57. Throw Out Fifty Things: Clear the Clutter, Find Your Life by Gail Blanke


This is a GREAT book on purging extra personal belongings from one's life. I cannot speak highly enough about this book, because it goes much further than the other one, It's All Too Much, also reviewed in this blog.

Unlike the other book previously reviewed, which focuses only on clearing physical clutter, extra personal belongings, things that haven't been used in over a year, etc., Throw Out Fifty Things goes further to suggest 9 other categories of emotional blockages and garbage that can be cleared / thrown away as well. This second section is the real treasure of this book.

Because a cluttered home can lead to a cluttered mind, and because a cluttered mind can in turn create a cluttered home, this book, in creating a system to eliminate all of that clutter, really resonates with my life right now. Alas, though I just read this book 4 days ago as I am typing this, I am FAR FAR FAR from really implementing this knowledge, very far from changing my own life as quickly or as positively as I would hope. However, I am definitely making progress...

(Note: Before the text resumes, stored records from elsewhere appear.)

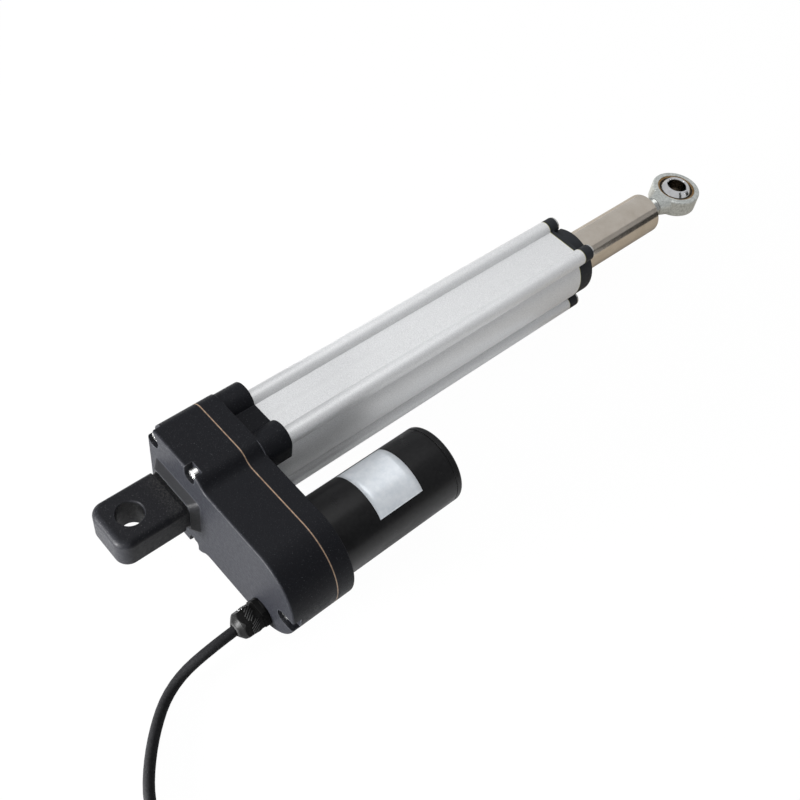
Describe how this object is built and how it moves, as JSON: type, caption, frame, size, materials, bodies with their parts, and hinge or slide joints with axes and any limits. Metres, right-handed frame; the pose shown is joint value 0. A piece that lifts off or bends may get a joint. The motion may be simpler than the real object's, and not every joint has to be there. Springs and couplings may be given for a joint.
{
  "type": "electric linear actuator",
  "caption": "Straight-stroke electric actuator: motor beside an extruded tube, rear clevis eye, sliding rod with a ball-jointed eye.",
  "frame": {"origin": "centre of the rear eye bore", "axes": "+X along the stroke towards the rod end, +Z along the rear eye bore, motor on the -Y side"},
  "size_m": [0.658, 0.2372, 0.0756],
  "materials": {
    "clevis": "fine textured powder coat",
    "case": "fine textured powder coat",
    "gasket_paper": "pressed fibre",
    "bright_steel": "zinc plated",
    "tube_aluminium": "bead blasted and anodised",
    "bronze": "turned",
    "seal_rubber": "matte",
    "bearing_steel": "ground",
    "motor_black": "satin black",
    "steel_plate": "plain",
    "magnet": "sintered",
    "brown_plastic": "pressed laminate",
    "carbon": "sintered",
    "gland_black": "moulded",
    "lead_jacket": "smooth",
    "board_green": "lacquered",
    "switch_black": "moulded",
    "cable_jacket": "matte jacket",
    "white_plastic": "moulded",
    "rod_steel": "ground stainless",
    "zinc_steel": "zinc plated forging",
    "ball_chrome": "polished",
    "screw_steel": "rolled",
    "copper": "enamelled copper",
    "brass_gear": "hobbed"
  },
  "bodies": {
    "housing": {"rear_clevis": "clevis", "rear_housing": "case", "housing_gasket": "gasket_paper", "front_housing": "case", "housing_screws": "bright_steel", "outer_tube": "tube_aluminium", "tube_screws": "bright_steel", "front_cap_gasket": "gasket_paper", "front_end_cap": "case", "front_cap_screws": "bright_steel", "rod_guide_bush": "bronze", "rod_wiper_seal": "seal_rubber", "bearing_outer_ring": "bearing_steel", "bearing_balls": "bearing_steel", "idler_shaft": "bearing_steel", "motor_can": "motor_black", "motor_end_cap": "motor_black", "motor_flange": "steel_plate", "motor_screws": "bright_steel", "motor_bearings": "bronze", "motor_magnets": "magnet", "brush_holder": "brown_plastic", "brushes": "carbon", "gland_body": "gland_black", "gland_nut": "gland_black", "gland_seal": "seal_rubber", "motor_leads": "lead_jacket", "limit_switch_board": "board_green", "limit_switches": "switch_black", "supply_cable": "cable_jacket", "cable_coil": "cable_jacket"},
    "rod": {"drive_nut": "bronze", "nut_carrier": "white_plastic", "retaining_pins": "bearing_steel", "piston_rod": "rod_steel", "rod_end_plug": "rod_steel", "rod_end_body": "zinc_steel", "rod_end_race": "bronze"},
    "ball": {"rod_end_ball": "ball_chrome"},
    "spindle": {"lead_screw": "screw_steel", "spindle_gear": "white_plastic", "bearing_inner_ring": "bearing_steel", "spindle_lock_nut": "steel_plate", "screw_tip_guide": "white_plastic"},
    "idler": {"idler_gear": "white_plastic", "idler_pinion": "screw_steel", "idler_bush": "bronze"},
    "armature": {"motor_shaft": "bearing_steel", "armature_core": "steel_plate", "armature_windings": "copper", "commutator": "copper", "motor_pinion": "brass_gear"}
  },
  "joints": [
    {"name": "armature_spin", "type": "hinge", "parent": "housing", "child": "armature", "pos_m": [0.1, -0.072, 0], "axis": [1, 0, 0], "range_deg": [-44631.7, 21488.8]},
    {"name": "idler_spin", "type": "hinge", "parent": "housing", "child": "idler", "pos_m": [0.06, -0.04, 0], "axis": [1, 0, 0], "range_deg": [-6017.2, 12497.2]},
    {"name": "spindle_spin", "type": "hinge", "parent": "housing", "child": "spindle", "pos_m": [0.05, 0, 0], "axis": [1, 0, 0], "range_deg": [-9720, 4680]},
    {"name": "rod_slide", "type": "slide", "parent": "housing", "child": "rod", "axis": [1, 0, 0], "range_m": [-0.065, 0.135]},
    {"name": "ball_tilt", "type": "hinge", "parent": "rod", "child": "ball", "pos_m": [0.4865, 0, 0], "axis": [1, 0, 0], "range_deg": [-12, 12]}
  ],
  "couplings": [
    {"joint": "idler_spin", "follows": "armature_spin", "ratio": -0.28},
    {"joint": "spindle_spin", "follows": "armature_spin", "ratio": 0.21778},
    {"joint": "rod_slide", "follows": "armature_spin", "m_per_rad": -0.0001733}
  ]
}
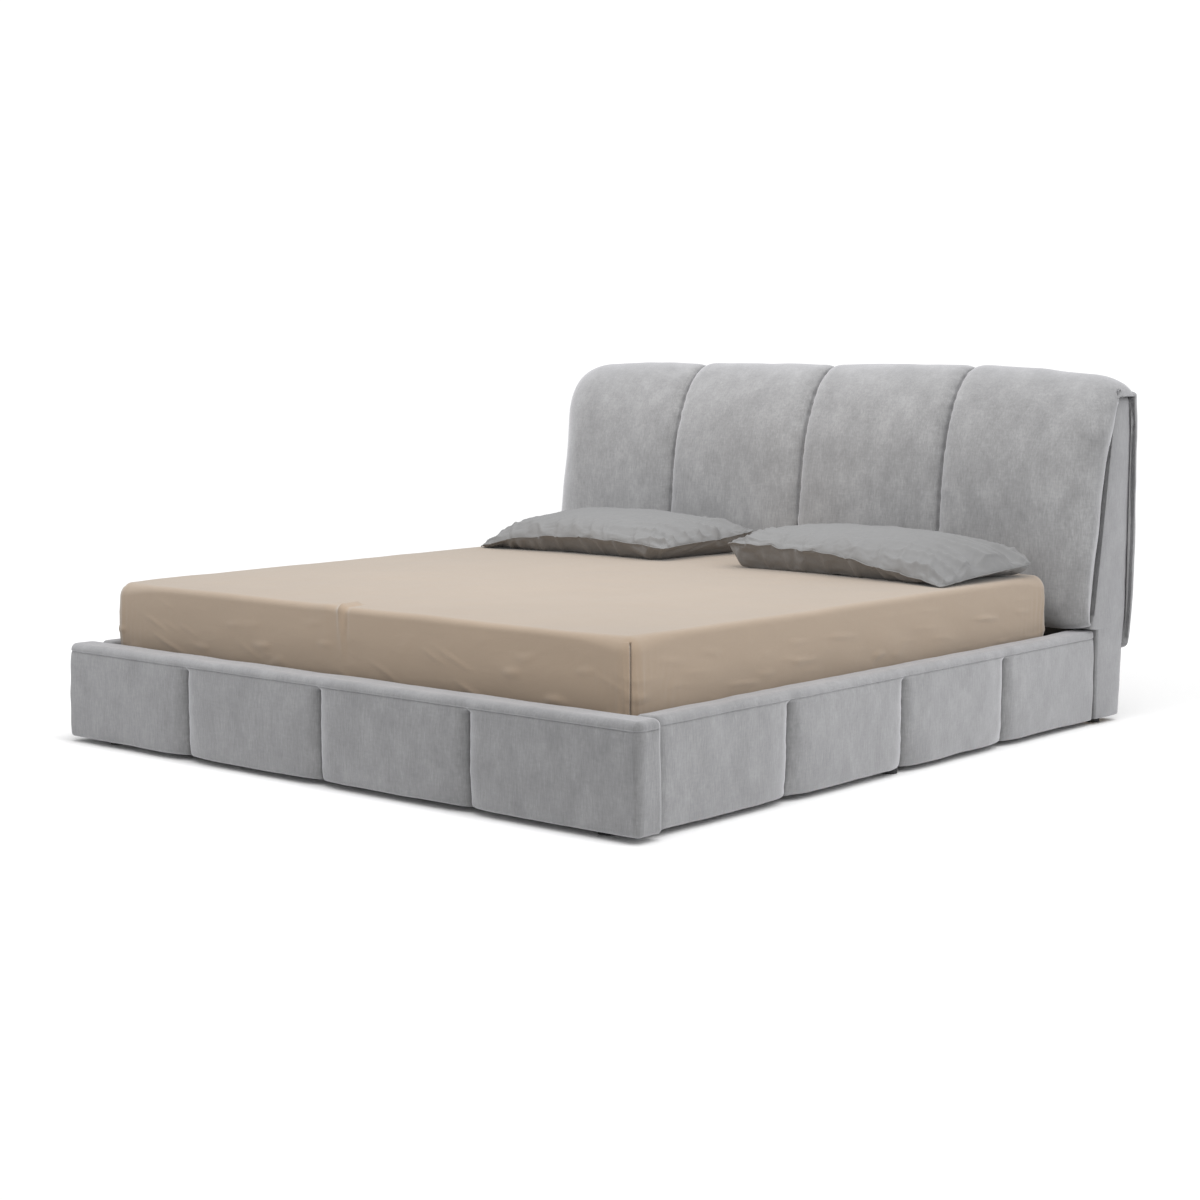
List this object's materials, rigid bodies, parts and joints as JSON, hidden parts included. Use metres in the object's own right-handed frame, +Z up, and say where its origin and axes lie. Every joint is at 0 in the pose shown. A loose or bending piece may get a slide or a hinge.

58. The Great Gatsby by F. Scott Fitzgerald

I was having dinner with my good friend Alan earlier tonight and we got to talking about some of the great works of literature. A huge Dickens fan, Alan was saying that compared to A Tale of Two Cities or the like, he could never understand all of the hubbub over a book like The Great Gatsby.

In a wonderful case of serendipity, after I walked Alan to the Union Square 6 train, I bopped back to The Strand and found, among other things, a used copy of that very book outside for $1.

I read the first half to 2/3 of this book on the train ride home (it's a short book) and finished the remainder after a nice phone conversation with my good friend Twyla, who loves this book. I have to say, for the first 2/3 of the book, I was completely in agreement with Alan. And then , once I got to the car accident and all of the shit hitting the fan after that, I have to say that I can see why people think so highly of this book. The writing is solid, and the story is engaging, most importantly with deep character development. I wouldn't mind discussing this book at some point with someone who has studied it in a literature course, so I can learn a bit more about what other people think of this work.

September 13: 7 Books

48. Cantonese for Everyone (Daai6 Gaa1 Ge3 Gwong2 Dung1 Waa2, Jyutping Version) by Chow Bun Ching

Ok, so just like with the Mandarin textbook from yesterday's post, I did not really read this entire Cantonese textbook today. Rather, I finished reading the last of 15 lessons this morning, in an effort to review this excellent beginner Cantonese Chinese textbook, from which I will be teaching this fall (see previous posting for ALESN website information; as always, all classes are FREE FREE FREE)...

I love this book. In my mind, it is SOOO much better for beginning (and especially non-ethnically Chinese beginning) adult students learning to speak Cantonese, the official language of Hong Kong, parts of southern China, and many/most of the expat Chinese populations throughout the world (though immigration patterns are changing with the current influx of Mandarin and especially Fukienese / Fuzhouese speakers to New York City and elsewhere in the West).

Unlike Chow's other beginning Cantonese textbook, Spoken Cantonese for International Students, which I taught from for the past 3 years, this book is geared towards adults interested in learning to speak the language for travel and basic business purposes. Very useful stuff. Definitely looking forward to teaching from this book. If any of my readers are interested in free Cantonese or Mandarin Chinese classes in New York City's Chinatown during the 2014-2015 academic year, please feel free to contact me for more information.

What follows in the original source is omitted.